While the unnecessary deaths will and should preoccupy Ukrainians, the occupied Donbas should not. They cannot change the status quo, and they have far more important things to do at home—such as reform. After all, reforming the economy and transforming Ukraine into a powerful state is the sine qua non of its ability to withstand Putin's current or future aggressions. Simply put, no reform, no Ukraine.

Seen in this light, the occupied Donbas has cost too much in wasted lives and time. Focusing on it psychologically, ideologically, and politically only diverts Ukrainian energies and resources from the only thing that matters—Ukraine's survival as a strong, democratic, prosperous, and consolidated state. Disengaging from the occupied Donbas psychologically, ideologically, and politically is, thus, imperative.

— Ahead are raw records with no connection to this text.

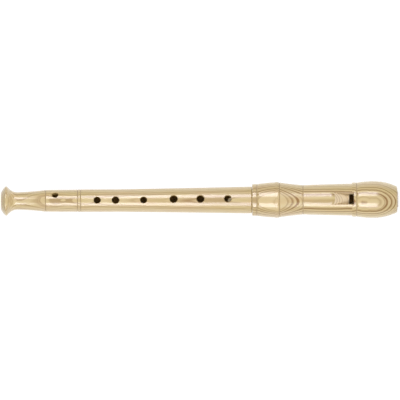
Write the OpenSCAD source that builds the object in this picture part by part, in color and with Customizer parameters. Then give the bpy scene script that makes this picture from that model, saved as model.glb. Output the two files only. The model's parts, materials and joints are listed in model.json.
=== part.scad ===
// Soprano recorder in two turned joints, with a corked tenon and a windway block.
// X runs along the bore from the foot to the beak, and Z points out of the finger holes.
// The origin is on the axis of the bore, at the end of the foot.

/* [Lengths] */
// Length of the body joint from the end of the foot to its shoulder
body_len = 204.3; // [168:0.1:250]
// Length of the head joint from its socket mouth to the tip of the beak
head_len = 119; // [98:0.1:150]
// Length of the tenon
tenon_len = 21.6; // [16:0.1:28]
// Length of the windway and of the block under it
windway_len = 36.2; // [29:0.1:46]

/* [Foot] */
// Diameter of the face at the end of the foot
foot_end_d = 14.2; // [13.5:0.1:18]
// Diameter of the rim round the foot
foot_rim_d = 24; // [20:0.1:30]
// Distance of the rim from the end of the foot
foot_rim_x = 3.8; // [3:0.1:6]
// Width of the rim's rounded edge
foot_rim_w = 1.8; // [1:0.1:2.5]
// Smallest diameter, in the neck above the rim
foot_neck_d = 14.2; // [13.5:0.1:17]
// Distance of the neck from the end of the foot
foot_neck_x = 13.5; // [10:0.1:17]
// Distance of the first ring line from the end of the foot
foot_ring_x = 36.4; // [30:0.1:44]
// Distance of the second ring line from the end of the foot
barrel_ring_x = 62.4; // [54:0.1:70]

/* [Body] */
// Diameter of the body between its two ring lines
barrel_low_d = 17.9; // [15:0.1:21]
// Diameter of the body above the second ring line
barrel_d = 18.45; // [15.5:0.05:22]
// Diameter of the body at its shoulder
shoulder_d = 21.95; // [20:0.05:26]
// Where the body begins to widen to its shoulder
taper_x = 97; // [75:1:115]

/* [Head] */
// Diameter of the bead at the socket mouth
socket_bead_d = 26; // [24:0.1:31]
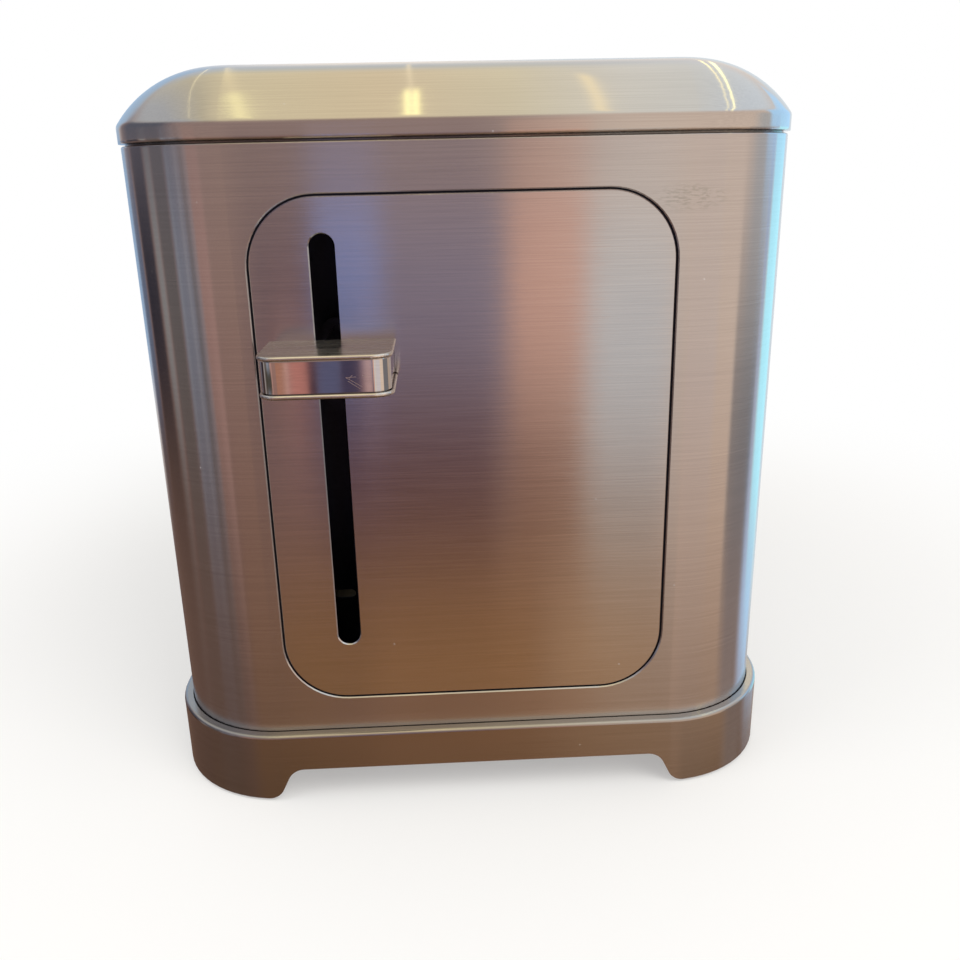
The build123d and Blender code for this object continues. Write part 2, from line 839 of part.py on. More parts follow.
def bread_guides():
    rail_length = 2 * (bulkhead_face + guide_rail_end)
    wire_height = guide_top_z - guide_bottom_z
    for name, x, direction in guide_places():
        with BuildPart() as grid:
            with BuildSketch(crosswise(rail_length / 2)):
                with Locations((x, guide_bottom_z), (x, guide_top_z)):
                    Circle(rail_radius)
            extrude(amount=rail_length)
            with BuildSketch(level(guide_bottom_z)):
                with Locations((x, 0)):
                    with GridLocations(0, guide_wire_pitch, 1, guide_wire_count):
                        Circle(guide_wire_radius)
            extrude(amount=wire_height)
        save(grid, name)


def bread_racks():
    tongue_front = carriage_y
    tongue_rear = bulkhead_face + guide_rail_end
    channel_half = chamber_half - chamber_margin
    channel_top = rack_z + tongue_height / 2
    for side_name, side in sides.items():
        x = side * slot_pitch / 2
        with BuildPart() as rack:
            with BuildSketch(level(channel_top - sheet)):
                with Locations((x, 0)):
                    Rectangle(rack_width, 2 * channel_half)
                    with GridLocations(0, rack_hole_pitch, 1, rack_hole_count):
                        Circle(rack_hole_radius, mode=Mode.SUBTRACT)
            extrude(amount=sheet)
            with BuildSketch(level(channel_top - rack_flange)):
                with Locations((x, 0)):
                    with GridLocations(rack_width - sheet, 0, 2, 1):
                        Rectangle(sheet, 2 * channel_half)
                for end in ends.values():
                    with Locations((x, end * (channel_half - sheet / 2))):
                        Rectangle(rack_width, sheet)
            extrude(amount=rack_flange - sheet)
            for near, far in ((tongue_front, -channel_half), (channel_half, tongue_rear)):
                with BuildSketch(crosswise(far)):
                    with Locations((x, rack_z)):
                        Rectangle(tongue_width, tongue_height)
                extrude(amount=far - near)
        save(rack, f"bread_rack_{side_name}")


def crumb_tray():
    front = -chamber_half + tray_front_gap
    rear = half_length
    length = rear - front
    with BuildPart() as tray:
        with BuildSketch(level(tray_bottom_z)):
            with Locations((0, (front + rear) / 2)):
                Rectangle(tray_width, length)
        extrude(amount=tray_height)
        with BuildSketch(level(tray_bottom_z + tray_wall)):
            with Locations((0, (front + rear) / 2)):
                Rectangle(tray_width - 2 * tray_wall, length - 2 * tray_wall)
        extrude(amount=tray_height - tray_wall, mode=Mode.SUBTRACT)
        with BuildSketch(level(tray_bottom_z + tray_height - tray_pull_thickness)) as lip:
            with Locations((0, rear + tray_pull_reach / 2)):
                Rectangle(tray_pull_width, tray_pull_reach)
            fillet(lip.vertices().group_by(Axis.Y)[-1], radius=tray_pull_reach / 2)
        extrude(amount=tray_pull_thickness)
    save(tray, "crumb_tray")


def tray_runners():
    front = -chamber_half + fit_gap
    rear = half_length - body_wall - fit_gap
    shelf_top = tray_bottom_z - fit_gap
    for side_name, side in sides.items():
        wall_x = side * (tray_width / 2 + fit_gap + sheet / 2)
        shelf_x = side * (tray_width / 2 + fit_gap + sheet - runner_shelf / 2)
        with BuildPart() as runner:
            with BuildSketch(level(floor_z)):
                with Locations((wall_x, (front + rear) / 2)):
                    Rectangle(sheet, rear - front)
            extrude(amount=shelf_top - floor_z + runner_height)
            for z in (floor_z, shelf_top - sheet):
                with BuildSketch(level(z)):
                    with Locations((shelf_x, (front + rear) / 2)):
                        Rectangle(runner_shelf, rear - front)
                extrude(amount=sheet)
        save(runner, f"tray_runner_{side_name}")


def browning_dial():
    back_x = -(body_width / 2 + fit_gap)
    face_x = -(body_width / 2 + dial_reach)
    boss_x = -(wall_inside_x - 2 * body_wall)
    with BuildPart() as dial:
        with BuildSketch(lengthwise(face_x)):
            with Locations((dial_y, control_z)):
                Circle(dial_radius)
                with PolarLocations(dial_radius + dial_flute_radius / 2, dial_flute_count):
                    Circle(dial_flute_radius, mode=Mode.SUBTRACT)
        extrude(amount=back_x - face_x)
        with BuildSketch(lengthwise(face_x)):
            with Locations((dial_y, control_z)):
                Circle(dial_radius - dial_face_inset)
        extrude(amount=dial_mark_depth, mode=Mode.SUBTRACT)
        with BuildSketch(lengthwise(face_x + dial_mark_depth)):
            with Locations((dial_y, control_z)):
                Circle(dial_radius - dial_face_inset - 2 * dial_mark_width)
            with Locations((dial_y, control_z + dial_radius - dial_face_inset - 2 * dial_mark_width)):
                Rectangle(dial_mark_width, 2 * dial_mark_width)
        extrude(amount=-dial_mark_depth)
        with BuildSketch(lengthwise(back_x)):
            with Locations((dial_y, control_z)):
                Circle(dial_boss_radius)
        extrude(amount=boss_x - back_x)
        with BuildSketch(lengthwise(boss_x)):
            with Locations((dial_y, control_z)):
                Circle(dial_shaft_radius + running_gap)
        extrude(amount=back_x - boss_x, mode=Mode.SUBTRACT)
    save(dial, "browning_dial")


def dial_shaft():
    outer_x = -(body_width / 2 + fit_gap)
    inner_x = -(board_face_x + 2 * fit_gap)
    with BuildPart() as shaft:
        with BuildSketch(lengthwise(outer_x)):
            with Locations((dial_y, control_z)):
                Circle(dial_shaft_radius)
        extrude(amount=inner_x - outer_x)
    save(shaft, "dial_shaft")


def dial_potentiometer():
    with BuildPart() as pot:
        with BuildSketch(lengthwise(-board_face_x)):
            with Locations((dial_y, control_z)):
                Circle(pot_radius)
                Circle(dial_shaft_radius + running_gap, mode=Mode.SUBTRACT)
        extrude(amount=-pot_height)
    save(pot, "dial_potentiometer")


def push_buttons():
    tip_x = -(board_face_x + switch_height + button_travel + fit_gap)
    face_x = -(body_width / 2 + button_reach)
    for name, y in zip(button_names, button_places):
        with BuildPart() as button:
            with BuildSketch(lengthwise(face_x)):
                with Locations((y, control_z)):
                    Circle(button_radius)
            extrude(amount=tip_x - face_x)
            fillet(button.edges().group_by(Axis.X)[0], radius=button_edge_radius)
            with BuildSketch(lengthwise(-(wall_inside_x - fit_gap))):
                with Locations((y, control_z)):
                    Circle(button_radius + button_flange)
            extrude(amount=button_flange_thickness)
        save(button, name)


def button_switches():
    with BuildPart() as switches:
        with BuildSketch(lengthwise(-board_face_x)):
            with Locations(*[(y, control_z) for y in button_places]):
                Rectangle(switch_size, switch_size)
        extrude(amount=-switch_height)
    save(switches, "button_switches")


def board_span():
    """The board's rear and front edges along the body."""
    return dial_y - board_margin - pot_radius, button_places[-1] + board_margin


def control_board():
    start, stop = board_span()
    with BuildPart() as board:
        with BuildSketch(lengthwise(-board_face_x)):
            with Locations(((start + stop) / 2, control_z)):
                Rectangle(stop - start, board_height)
        extrude(amount=board_thickness)
    save(board, "control_board")


def board_corner_places():
    start, stop = board_span()
    inset = 2 * standoff_radius
    reach = board_height / 2 - inset
    return [(y, control_z + z) for y in (start + inset, stop - inset) for z in (-reach, reach)]


def board_standoffs():
    with BuildPart() as standoffs:
        with BuildSketch(lengthwise(-(board_face_x - board_thickness))):
            with Locations(*board_corner_places()):
                Circle(standoff_radius)
        extrude(amount=standoff_length)
    save(standoffs, "board_standoffs")


def board_bracket():
    start, stop = board_span()
    x = -(board_face_x - board_thickness - standoff_length)
    top = control_z + board_height / 2
    with BuildPart() as bracket:
        with BuildSketch(lengthwise(x)):
            with Locations(((start + stop) / 2, (top + floor_z) / 2)):
                Rectangle(stop - start, top - floor_z)
        extrude(amount=sheet)
        with BuildSketch(level(floor_z)):
            with Locations((x - bulkhead_foot / 2 + sheet, (start + stop) / 2)):
                Rectangle(bulkhead_foot, stop - start)
        extrude(amount=sheet)
    save(bracket, "board_bracket")


def cord_bush():
    outside = half_length
    inner_face = half_length - body_wall - fit_gap
    with BuildPart() as bush:
        with BuildSketch(crosswise(outside)):
            with Locations((bush_x, bush_z)):
                Circle(bush_flange_radius)
        extrude(amount=-bush_flange_thickness)
        fillet(bush.edges().group_by(Axis.Y)[-1], radius=bush_flange_thickness / 2)
        with BuildSketch(crosswise(outside)):
            with Locations((bush_x, bush_z)):
                Circle(bush_hole_radius - fit_gap)
        extrude(amount=outside - inner_face)
        with BuildSketch(crosswise(inner_face)):
            with Locations((bush_x, bush_z)):
                Circle(bush_flange_radius)
        extrude(amount=bush_flange_thickness)
        with BuildSketch(crosswise(outside + bush_flange_thickness)):
            with Locations((bush_x, bush_z)):
                Circle(bush_bore_radius)
        extrude(amount=3 * bush_flange_thickness + body_wall, mode=Mode.SUBTRACT)
    save(bush, "cord_bush")


def terminal_block():
    with BuildPart() as block:
        with BuildSketch(crosswise(bulkhead_face)):
            with Locations((terminal_x, terminal_z)):
                Rectangle(terminal_width, terminal_height)
        extrude(amount=-terminal_depth)
        with BuildSketch(crosswise(bulkhead_face + terminal_depth)):
            with Locations((terminal_x, terminal_z)):
                with GridLocations(terminal_width / 3, 0, 3, 1):
                    Circle(2 * screw_radius)
        extrude(amount=terminal_depth / 2, mode=Mode.SUBTRACT)
    save(block, "terminal_block")


os.makedirs("parts", exist_ok=True)
body_shell()
base_plinth()
base_screws()
rubber_feet()
bottom_plate()
top_cap()
front_panel()
panel_backing()
handle_band()
handle_plates()
lever_stem()
carriage_bracket()
keeper_plate()
magnet_core()
magnet_coils()
guide_rod()
lift_spring()
for end_name, end in ends.items():
    bulkhead(end_name, end)
bulkhead_screws()
chamber_frame()
reflectors()
heaters()
bread_guides()
bread_racks()
crumb_tray()
tray_runners()
browning_dial()
dial_shaft()
dial_potentiometer()
push_buttons()
button_switches()
control_board()
board_standoffs()
board_bracket()
cord_bush()
terminal_block()
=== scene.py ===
import json
import math

import bmesh
import bpy
from mathutils import Matrix, Vector


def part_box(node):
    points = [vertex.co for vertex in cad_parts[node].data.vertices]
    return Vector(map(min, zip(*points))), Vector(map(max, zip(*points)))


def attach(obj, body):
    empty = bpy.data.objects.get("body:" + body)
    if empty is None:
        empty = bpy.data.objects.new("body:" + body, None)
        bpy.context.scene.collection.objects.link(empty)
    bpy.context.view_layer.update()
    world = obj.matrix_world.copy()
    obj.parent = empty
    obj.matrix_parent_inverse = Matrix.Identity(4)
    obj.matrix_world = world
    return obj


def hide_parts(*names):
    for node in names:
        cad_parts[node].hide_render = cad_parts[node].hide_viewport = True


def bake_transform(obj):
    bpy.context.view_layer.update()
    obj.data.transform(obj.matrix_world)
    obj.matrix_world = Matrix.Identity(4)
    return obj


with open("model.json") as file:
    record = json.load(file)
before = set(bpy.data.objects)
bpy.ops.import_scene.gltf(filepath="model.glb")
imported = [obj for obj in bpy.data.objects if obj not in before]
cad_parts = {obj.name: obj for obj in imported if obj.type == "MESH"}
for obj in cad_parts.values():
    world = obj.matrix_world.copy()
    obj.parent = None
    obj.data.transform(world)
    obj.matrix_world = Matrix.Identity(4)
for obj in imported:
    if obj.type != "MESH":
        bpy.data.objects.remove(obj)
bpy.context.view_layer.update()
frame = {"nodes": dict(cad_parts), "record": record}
nodes = frame["nodes"]
scene = bpy.context.scene
print("stage: frame loaded,", len(nodes), "nodes")


def hexColour(text, strength=1.0):
    # an ordinary screen colour, turned into Blender's linear light
    def channel(pair):
        value = int(pair, 16) / 255
        return value / 12.92 if value <= 0.04045 else ((value + 0.055) / 1.055) ** 2.4
    return tuple(channel(text[i:i + 2]) * strength for i in (0, 2, 4)) + (1.0,)


plainWhite = (1.0, 1.0, 1.0, 1.0)


# Camera at the photograph's place, in front of the lever end
camera = {
    "x": -0.0069,
    "inFront": 0.2409,   # of the body's front face
    "height": 0.1794,
    "yaw": 0.0400,       # towards +X
    "pitch": -0.3240,
    "roll": -0.0220,
    "lens": 35.0,
    "sensor": 36.0,
    "nearest": 0.01,
}


def addCamera(settings):
    data = bpy.data.cameras.new("camera")
    data.lens = settings["lens"]
    data.sensor_width = settings["sensor"]
    data.clip_start = settings["nearest"]
    cam = bpy.data.objects.new("camera", data)
    scene.collection.objects.link(cam)
    yaw, pitch, roll = settings["yaw"], settings["pitch"], settings["roll"]
    ahead = Vector((math.sin(yaw), math.cos(yaw), 0.0)) * math.cos(pitch)
    ahead.z = math.sin(pitch)
    level = Vector((math.cos(yaw), -math.sin(yaw), 0.0))
    up = level.cross(ahead)
    right = level * math.cos(roll) + up * math.sin(roll)
    top = up * math.cos(roll) - level * math.sin(roll)
    turn = Matrix((right, top, -ahead)).transposed().to_4x4()
    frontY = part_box("body_shell")[0].y
    place = (settings["x"], frontY - settings["inFront"], settings["height"])
    cam.matrix_world = Matrix.Translation(place) @ turn
    scene.camera = cam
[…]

It is also difficult. Ukrainians need to stop thinking of the occupied territories as "theirs." They need to stop viewing them as vital to Ukraine's nation- and state-building efforts. They need to stop devoting so much of their politics to finding solutions to the war. They need, in sum, to think about the occupied enclave as a foreign entity, which, thanks to Putin, is exactly what it is rapidly becoming.

The longer the war lasts, the longer the Donbas enclave known as the DNR-LNR continues to exist, the more likely will Ukraine become divided, willy-nilly, into two distinct and separate entities. Putin already directs the region's political, military, and economic affairs. The enclave has become a de facto province of the Russian Federation. Ukraine must recognize and accept that fact—and do nothing to change it. Inasmuch as the Minsk accords cannot force Putin to hold fair and free elections in the enclave and surrender control of the Russo-Ukrainian border, their preprogrammed failure as a viable peace-making process is in Ukraine's best interests. 

The status quo in the Donbas is thus Ukraine's best-case scenario. The war is, despite the continued fighting and dying, for all purposes frozen. Ukraine should accept the frozen nature of the conflict, continue to support the Minsk process wholeheartedly, let Putin sustain the enclave on his own, and move on.

Ukrainians must let go of the Donbas enclave and concentrate on the priority that lies plainly ahead—its survival as a democratic and prosperous Western nation. Let the Donbas work itself out at another time—when Ukraine is strong, Putin Russia is weak, and the Donbas population realizes the dreadful mistake it made in siding with the Kremlin’s dictator.